Taking interiors inspiration from the small screen is easier than ever before, says Kate Watson-Smyth

Much has been made of the gorgeous clothes and perfect styling of Mad Men, but for many viewers it's the interiors which are the real stars; Don Draper's double-headed desk lamp, Pete's office sofa and Betty's padded velvet headboard are all the subject of desperate online pleas from frustrated amateur designers keen to recreate the look.

Then there is Wallander, another current series gripping keen interior design fans by its look as much as its acting and plot lines. This famously morose Swedish detective never sleeps in his bed if he can nod off in his incredibly stylish leather chair with a glass of wine, and his police station is decorated with mosaics that wouldn't look out of place on the cover of glossy magazine Elle Deco.

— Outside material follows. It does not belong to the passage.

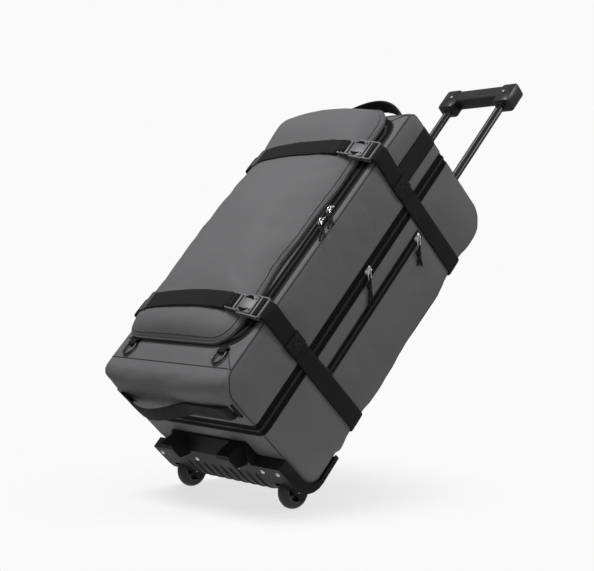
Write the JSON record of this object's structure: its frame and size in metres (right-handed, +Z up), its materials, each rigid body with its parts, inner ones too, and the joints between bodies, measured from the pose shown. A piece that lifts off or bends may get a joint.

The makers of both programmes have paid huge attention to the details, and suddenly uncluttered, simple furniture in muted colours with sleek lines feels totally right for now. So what is this style and, more importantly, where can we get it?

Wallander is a homage to the mid-century modern style that was led by the Scandinavians and is still going strong today – a perfect marriage of form and function with objects made from natural materials in colours that reflect the sometimes harsh environment outside.

The look of Mad Men is a faithful representation of the American take on Scandinavian style, says David Tatham, an expert on the design of this period, adding that both shows are spot-on for detail. "Wallander has an understated cool that represents Scandinavian design," he says. "It's not just a stylised look for the programme: people really do live like that. It's about beautiful things that are not flashy but simple. Mad Men, on the other hand, is very stylised and represents the American take on modern Danish design. Of course, the US had its own designers such as Charles and Ray Eames, but they were interpreting that style."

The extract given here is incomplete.